Example 1: Baseline Correction Controller

@register_controller
class BaselineCorrectionController(OperatorController):
    priority = 40

    @classmethod
    def matches(cls, step, operator, keyword):
        return keyword in ["baseline_correction", "baseline"]

    @classmethod
    def use_multi_source(cls):
        return True

    @classmethod
    def supports_prediction_mode(cls):
        return True

    def execute(self, step_info, dataset, context, runtime_context,
               source=-1, mode="train", loaded_binaries=None, prediction_store=None):
        # Apply baseline correction to spectra
        method = step_info.metadata.get('params', {}).get('method', 'als')
        # ... implementation ...
        return context, []

# Usage:
pipeline = [
    {"baseline_correction": my_baseline_fn, "params": {"method": "als"}}
]

Example 2: Outlier Detection Controller

@register_controller
class OutlierDetectionController(OperatorController):
    priority = 35

    @classmethod
    def matches(cls, step, operator, keyword):
        return keyword in ["outlier_detection", "outliers"]

    @classmethod
    def use_multi_source(cls):
        return True

    @classmethod
    def supports_prediction_mode(cls):
        return False  # Only runs during training

    def execute(self, step_info, dataset, context, runtime_context,
               source=-1, mode="train", loaded_binaries=None, prediction_store=None):
        # Detect and mark outliers
        detector = step_info.operator
        # ... implementation ...
        return context, []

# Usage:
pipeline = [
    {"outlier_detection": IsolationForest(), "params": {"contamination": 0.1}}
]

Adding a New Step Type (Without Custom Controller)

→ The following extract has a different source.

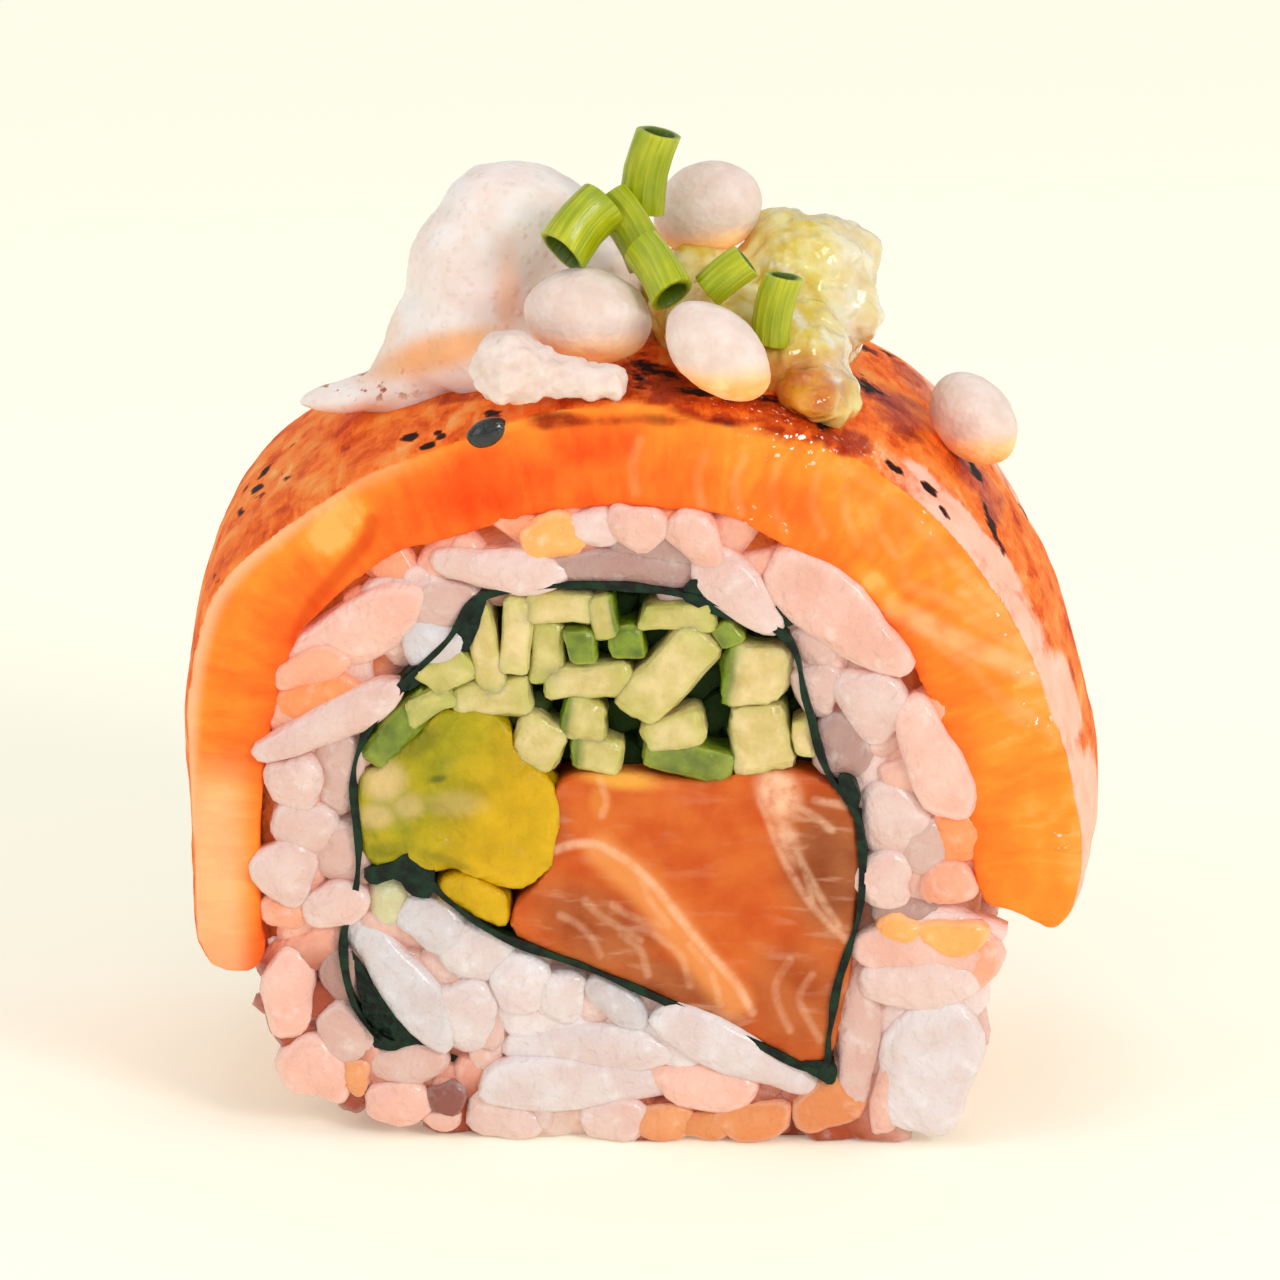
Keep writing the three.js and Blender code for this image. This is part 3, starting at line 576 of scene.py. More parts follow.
def slice_material():
    """Salmon slice, torched and glazed outside: bright orange flesh, pale fat, brown glaze and char."""
    material, tree, surface = new_material("seared_salmon")
    place = add(tree, "Attribute", {"attribute_name": "flesh"}, output="Vector")
    masks = {
        name: add(tree, "Attribute", {"attribute_name": name}, output="Fac")
        for name in ("tone", "fat", "cream", "crease_shade", "outer", "pink", "glaze", "char", "glint")
    }
    long_streaks = add(tree, "Mapping", inputs={"Vector": place, "Scale": (0.85, 1.0, 0.4)})
    cross_fibres = add(tree, "Mapping", inputs={"Vector": place, "Scale": (1.0, 0.25, 0.4)})
    cloud = patches(tree, 3.0, detail=3, low=0.3, high=0.7)
    fibre = add(tree, "TexNoise", inputs={"Vector": cross_fibres, "Scale": 1 / 1.1, "Detail": 4.0, "Distortion": 0.6})
    tone = swing(tree, swing(tree, masks["tone"], fibre, 0.6), cloud, 0.22)
    colour = add(tree, "ValToRGB", inputs={0: tone}, stops=[
        (0.0, "#F04A12"), (0.2, "#F9601E"), (0.5, "#FF7C28"), (0.78, "#FF9632"), (1.0, "#FFB45E"),
    ])
    fat = thinned(tree, masks["fat"], patches(tree, 3.0, detail=3, low=0.3, high=0.7), 0.3)
    colour = add(tree, "Mix", BLEND, {0: fat, 6: colour, 7: "#FFCB98"}, 2)
    colour = add(tree, "Mix", BLEND, {0: masks["cream"], 6: colour, 7: "#FFC49C"}, 2)
    # A darker red-orange line along the fold at the left: painted shade of the fold.
    colour = add(tree, "Mix", BLEND, {0: masks["crease_shade"], 6: colour, 7: "#D2400A"}, 2)
    streak = add(tree, "TexNoise", inputs={
        "Vector": long_streaks, "Scale": 1 / 1.6, "Detail": 6.0, "Roughness": 0.66, "Distortion": 0.3,
    })
    seared = add(tree, "ValToRGB", inputs={0: streak}, stops=[
        (0.28, "#A82804"), (0.38, "#E2500E"), (0.5, "#FF7A2A"), (0.62, "#FF9A4A"), (0.76, "#FFC084"),
    ])
    colour = add(tree, "Mix", BLEND, {0: masks["outer"], 6: colour, 7: seared}, 2)
    # The pale band: skin colour with a painted highlight where light from the right grazes the outer side.
    skin = add(tree, "Mix", BLEND, {0: streak, 6: "#FF9E70", 7: "#FFE2D4"}, 2)
    banded = add(tree, "Math", PLUS, {0: masks["pink"], 1: streak})
    banded = add(tree, "MapRange", SOFT, {"Value": banded, 1: 0.72, 2: 1.15})
    colour = add(tree, "Mix", BLEND, {0: banded, 6: colour, 7: skin}, 2)
    glazed = add(tree, "ValToRGB", inputs={0: streak}, stops=[(0.34, "#7A1A00"), (0.48, "#B43606"), (0.62, "#EC6818")])
    pool = swing(tree, masks["glaze"], cloud, 0.3)
    pool = add(tree, "MapRange", SOFT, {"Value": pool, 1: 0.2, 2: 0.75})
    colour = add(tree, "Mix", BLEND, {0: pool, 6: colour, 7: glazed}, 2)
    ragged = add(tree, "Math", LESS, {0: patches(tree, 0.7, detail=4, low=0.2, high=0.8), 1: 0.5})
    burn = add(tree, "Math", TIMES, {0: ragged, 1: 0.9})
    near_char = add(tree, "Math", {"operation": "GREATER_THAN"}, {0: masks["char"], 1: 0.02})
    burn = add(tree, "Math", TIMES, {0: burn, 1: near_char})
    burn = add(tree, "Math", PLUS, {0: masks["char"], 1: burn})
    scorched = add(tree, "MapRange", SOFT, {"Value": burn, 1: 0.12, 2: 0.42, 4: 0.95})
    colour = add(tree, "Mix", BLEND, {0: scorched, 6: colour, 7: "#7E1802"}, 2)
    charred = add(tree, "MapRange", SOFT, {"Value": burn, 1: 0.52, 2: 0.6})
    colour = add(tree, "Mix", BLEND, {0: charred, 6: colour, 7: "#200A03"}, 2)
    # White specks where the glint mask lies: painted highlights.
    painted_glints = patches(tree, 0.4, detail=2, low=0.64, high=0.7)
    painted_glints = add(tree, "MapRange", SOFT, {"Value": painted_glints, 1: 0.3, 2: 0.6})
    painted_glints = add(tree, "Math", TIMES, {0: painted_glints, 1: masks["glint"]})
    colour = add(tree, "Mix", BLEND, {0: painted_glints, 6: colour, 7: "#FFF6EE"}, 2)
    wet = add(tree, "Math", TIMES, {0: pool, 1: 0.2})
    wet = add(tree, "Math", TIMES, {0: wet, 1: add(tree, "Math", LESS, {0: 1.0, 1: charred})})
    dull = add(tree, "MapRange", inputs={"Value": masks["outer"], 1: 0.0, 2: 1.0, 3: 0.36, 4: 0.62})
    height = add(tree, "Math", PLUS, {0: fibre, 1: add(tree, "Math", TIMES, {0: streak, 1: masks["outer"]})})
    connect(tree, surface, {
        "Base Color": colour, "Roughness": dull, "IOR": 1.36, "Specular IOR Level": 0.14, "Subsurface Weight": 0.15,
        "Subsurface Scale": 0.001, "Subsurface Radius": (1.0, 0.3, 0.1), "Coat Weight": wet, "Coat Roughness": 0.06,
        "Coat IOR": 1.3, "Normal": add(tree, "Bump", inputs={"Height": height, "Distance": 0.00012}),
    })
    return material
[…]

If you want to use an existing controller with a new operator type, you don’t need a custom controller. Just ensure your operator matches an existing controller’s pattern:

# Uses TransformerMixinController (has fit() and transform())
from sklearn.preprocessing import StandardScaler, RobustScaler

pipeline = [
    StandardScaler(),  # Direct instance
    {"preprocessing": RobustScaler()},  # Dict with keyword
    {"class": "sklearn.preprocessing.StandardScaler"},  # Serialized
]

Adding a New Execution Mode

  1. Update PipelineRunner to expose the mode.

  2. Update PipelineExecutor / StepRunner if the mode requires special handling (like predict or explain).

Common Patterns

  • Registry Pattern: Controllers are discovered automatically via @register_controller decorator.

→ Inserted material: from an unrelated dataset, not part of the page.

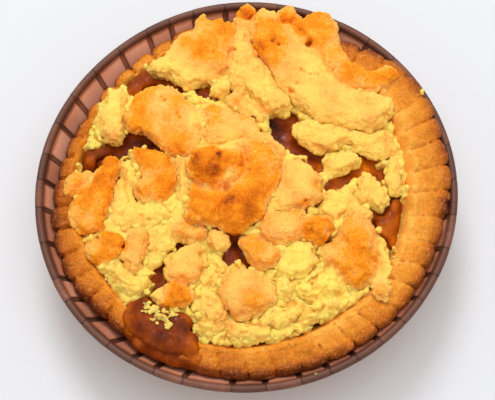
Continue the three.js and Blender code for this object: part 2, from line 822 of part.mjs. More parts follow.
    name: "crumble_left_pale",
    toast: 0.15,
    lift: -0.2,
    plan: [
      [-25.5, -13], [-19.5, -12], [-16.5, -15.5], [-19, -20], [-21, -23.3], [-24.5, -22.3],
      [-25.8, -18],
    ],
  },
  {
    name: "crumble_left_near_edge",
    toast: 0.1,
    lift: 0,
    plan: [
      [-36.3, -21.5], [-31.5, -21.5], [-27, -24.5], [-23.5, -26], [-26, -30], [-29.3, -31.5],
      [-32, -29.8], [-34, -25.8],
    ],
  },
  {
    name: "crumble_left_middle",
    toast: 0.1,
    lift: -0.3,
    spine: [[-30.5, 3.5], [-30.5, -5], [-24, -9.5]],
    plan: [
      [-32.8, 6], [-30, 6.5], [-28, 2], [-27, -3], [-24, -4], [-21, -6], [-18.5, -8.5],
      [-20, -12], [-26, -12.5], [-32.5, -12], [-35.5, -9], [-34.5, -4], [-33.5, 1],
    ],
  },
  {
    name: "crumble_middle_low",
    toast: 0.1,
    lift: -1,
    plan: [
      [-19.2, -8.6], [-17.5, -7.2], [-14.9, -6.4], [-14.1, -9.1], [-13.7, -11.8],
      [-16.1, -12.2], [-19, -11.3],
    ],
  },
  {
    name: "crumble_middle_pocket",
    toast: 0.4,
    lift: -0.7,
    plan: [
      [-18, 5.8], [-14, 6.3], [-12.5, 1], [-12.8, -4], [-15, -7], [-17.3, -4.5], [-16.8, -1],
      [-18, 1.5],
    ],
  },
  {
    name: "crumble_left_rim",
    toast: 0.05,
    lift: -0.5,
    plan: [
      [-42.4, 15.1], [-41.2, 17.4], [-39.2, 19], [-38, 18.8], [-38, 14.9], [-36.9, 12.3],
      [-38.3, 10.9], [-41.4, 11.4],
    ],
  },
  {
    name: "crumble_left_nugget",
    toast: 0.1,
    lift: -0.8,
    plan: [
      [-32.5, 5.4], [-31.9, 8.4], [-30, 9.5], [-28.3, 8.1], [-27.9, 4.5], [-29.6, 2.5],
      [-32, 2.9],
    ],
  },
];

// Pieces of apple: one that ran over the rim, and those that show between the lumps.
const APPLE = [
  {
    name: "apple_over_rim",
    lift: 1.0,
    overRim: true,
    smooth: 0.4,
    plan: [
      [-29.5, -33], [-26.5, -30.5], [-22, -33], [-16, -35], [-12.5, -38], [-12, -42],
      [-14.5, -46.3], [-20, -47.2], [-25, -44.3], [-29, -40], [-30.5, -36.5],
    ],
  },
  {
    name: "apple_far_left",
    lift: 0,
    smooth: 0.4,
    plan: [[-31.5, 26.5], [-31, 31], [-29, 34], [-26.5, 34.6], [-24, 32], [-25, 28], [-28, 25.5]],
  },
  {
    name: "apple_left",
    lift: -1.5,
    smooth: 0.4,
    plan: [[-42.5, 9], [-41, 12], [-39, 14.5], [-36, 12.5], [-35.5, 8.5], [-38, 5.5], [-42, 6]],
  },
  {
    name: "apple_right",
    lift: -1.8,
    smooth: 0.4,
    plan: [
      [33.5, -9.5], [36.5, -6], [39, -3.5], [42, -3], [42, -9], [40.3, -14.5], [37.5, -18.5],
      [35.8, -21.5], [34.8, -17], [33.5, -13],
    ],
  },
];

function meshOf(name, solid, material) {
  const { vertProperties, triVerts } = solid.getMesh();
  const geometry = new THREE.BufferGeometry();
  geometry.setAttribute("position", new THREE.BufferAttribute(vertProperties, 3));
  geometry.setIndex(new THREE.BufferAttribute(triVerts, 1));
  const mesh = new THREE.Mesh(mergeVertices(geometry), material);
  mesh.geometry.computeVertexNormals();
  mesh.position.set(-CENTRE[0], -CENTRE[1], 0);
  mesh.name = name;
  return mesh;
}

const paint = (color, roughness) =>
  new THREE.MeshStandardMaterial({ color, roughness, metalness: 0 });
const crumblePale = new THREE.Color(0xfbd872);
const crumbleBrown = new THREE.Color(0xb0591c);

const tartlet = new THREE.Group();
tartlet.add(meshOf("baking_case", caseSolid(), paint(0x6e4436, 0.75)));
tartlet.add(meshOf("pastry_shell", crustSolid(), paint(0xdc8a3c, 0.7)));
tartlet.add(meshOf("apple_filling", fillingSolid(), paint(0x7a3510, 0.3)));

const rim = rimAllowance();
const taken = [];
for (const [seed, piece] of [...CRUMBLE, ...APPLE].entries()) {
  const whole = lumpSolid(piece, seed);
  const clear = piece.overRim ? whole.subtract(rim) : whole;
  const body = mainBody(taken.reduce((left, room) => left.subtract(room), clear));
  taken.push(lumpRoom(piece));
  const colour =
    piece.toast === undefined
      ? new THREE.Color(0x8f4312)
      : crumblePale.clone().lerp(crumbleBrown, piece.toast);
  tartlet.add(meshOf(piece.name, body, paint(colour, piece.toast === undefined ? 0.3 : 0.85)));
}

export default tartlet;
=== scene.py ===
import bisect
import math
import random

import bmesh
import bpy
import numpy as np
from mathutils import Matrix, Vector, noise
from mathutils.bvhtree import BVHTree


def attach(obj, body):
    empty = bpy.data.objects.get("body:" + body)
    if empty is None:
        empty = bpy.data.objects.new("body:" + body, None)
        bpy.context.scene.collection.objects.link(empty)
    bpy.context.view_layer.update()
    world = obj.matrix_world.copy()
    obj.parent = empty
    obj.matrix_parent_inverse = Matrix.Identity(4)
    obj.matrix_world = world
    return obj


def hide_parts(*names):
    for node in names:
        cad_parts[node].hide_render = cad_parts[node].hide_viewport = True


# An apple crumble tartlet in its paper case. Shapes are worked out in millimetres and scaled once.

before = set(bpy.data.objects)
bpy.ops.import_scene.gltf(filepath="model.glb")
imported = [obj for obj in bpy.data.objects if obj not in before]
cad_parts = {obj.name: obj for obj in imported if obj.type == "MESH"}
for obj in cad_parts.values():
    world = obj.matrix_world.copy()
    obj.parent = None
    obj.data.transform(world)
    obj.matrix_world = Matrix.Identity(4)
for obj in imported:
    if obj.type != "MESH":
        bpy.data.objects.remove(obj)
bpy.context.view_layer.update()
mm = 0.001
aloft = 60  # mm, higher than anything on the tartlet
crumbleNodes = sorted(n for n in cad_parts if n.startswith("crumble_"))
noise.seed_set(11)  # otherwise noise vectors differ from run to run


def placed(name, data):
    thing = bpy.data.objects.new(name, data)
    bpy.context.scene.collection.objects.link(thing)
    return thing


def meshOf(bm, name):
    mesh = bpy.data.meshes.new(name)
    bm.to_mesh(mesh)
    bm.free()
    return mesh


def bmeshOf(mesh):
    bm = bmesh.new()
    bm.from_mesh(mesh)
    bpy.data.meshes.remove(mesh)
    return bm


# Camera, light and floor.

studio = {
    "target": (0.232, -3.44, 23),  # the point the camera looks at, mm
    "elevation": 67.297,
    "distance": 420,
    "lens": 118.12,
    "clip": (0.01, 10),  # m
    "floorSize": 4,  # m
    "floorColor": (0.68, 0.7, 0.74),
    "floorRoughness": 0.75,
    "skyColor": (1, 0.985, 0.96),
    "skyStrength": 0.64,
    # place in m, size in m, power and colour
    "lights": {
        "overhead": ((0.06, -0.05, 1.2), 1.2, 5.9, (1, 0.99, 0.97)),
        "window": ((-0.14, 0.72, 1.15), 0.5, 7.4, (1, 1, 1)),
    },
}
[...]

  • Priority Pattern: Controllers compete for steps based on priority; highest priority (lowest number) wins.

  • Parser Pattern: Multiple step syntaxes are normalized to canonical ParsedStep format.

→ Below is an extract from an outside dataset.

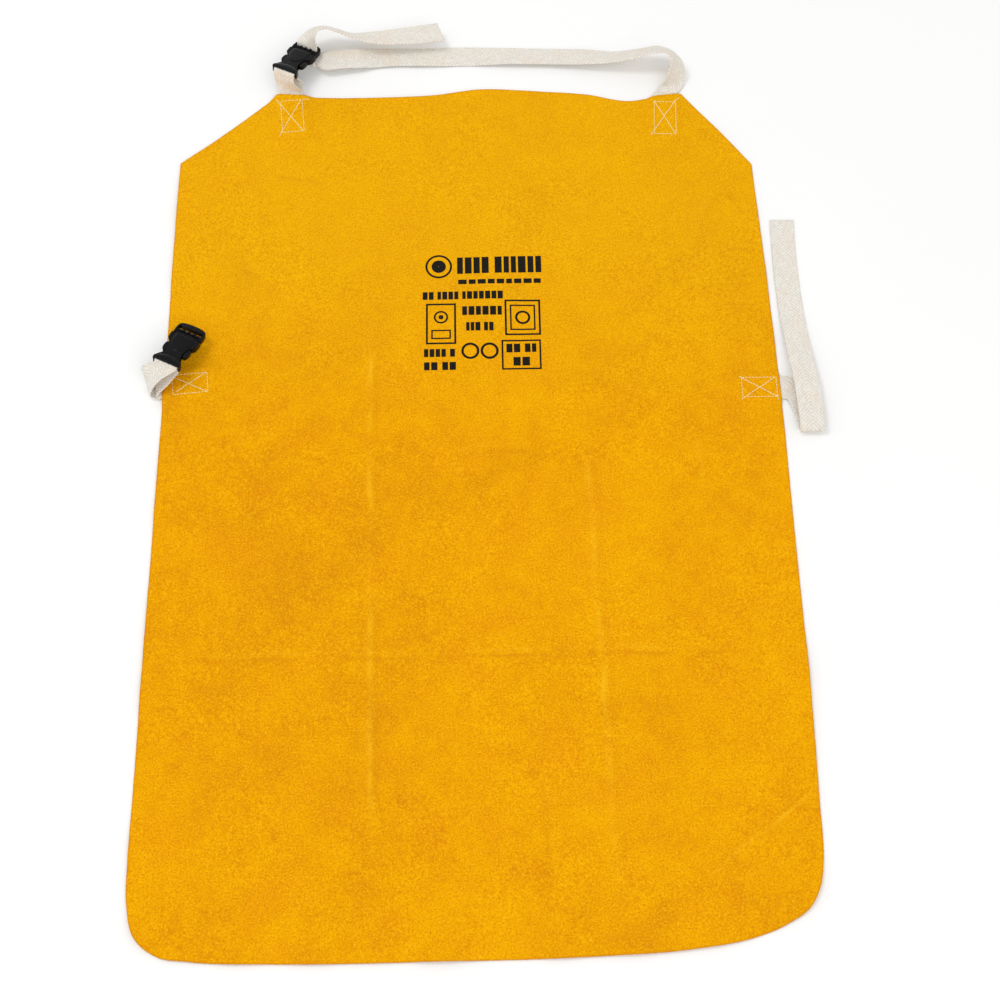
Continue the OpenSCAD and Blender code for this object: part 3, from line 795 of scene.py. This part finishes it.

  • Builder Pattern: ExecutorBuilder constructs the executor with dependencies.

  • Facade Pattern: PipelineRunner hides complexity from users.

  • Context Object: ExecutionContext encapsulates state and is immutably updated through steps.

  • Strategy Pattern: Controllers implement different strategies for handling different operator types.

Extension Points

The system provides multiple extension points:

  1. Custom Controllers: Add new controllers with @register_controller

  2. Custom Keywords: Use any non-reserved keyword in step dictionaries

  3. Custom Operators: Any Python callable or class can be an operator

  4. Custom Context Data: Use context.custom dict for controller-specific data

  5. Custom Artifacts: Controllers can return any serializable artifacts

Testing Custom Extensions

When adding custom controllers, consider testing:

  1. Keyword extraction: Verify your keyword is extracted from step dicts

  2. Controller registration: Verify @register_controller adds to registry

  3. Priority ordering: Verify your controller’s priority relative to others

  4. Routing: Verify ControllerRouter selects your controller for your keywords

  5. Execution: Verify your controller executes correctly and modifies context/dataset

  6. Prediction mode: Verify supports_prediction_mode() behavior is correct

See tests/unit/pipeline/steps/test_custom_extensibility.py for comprehensive examples.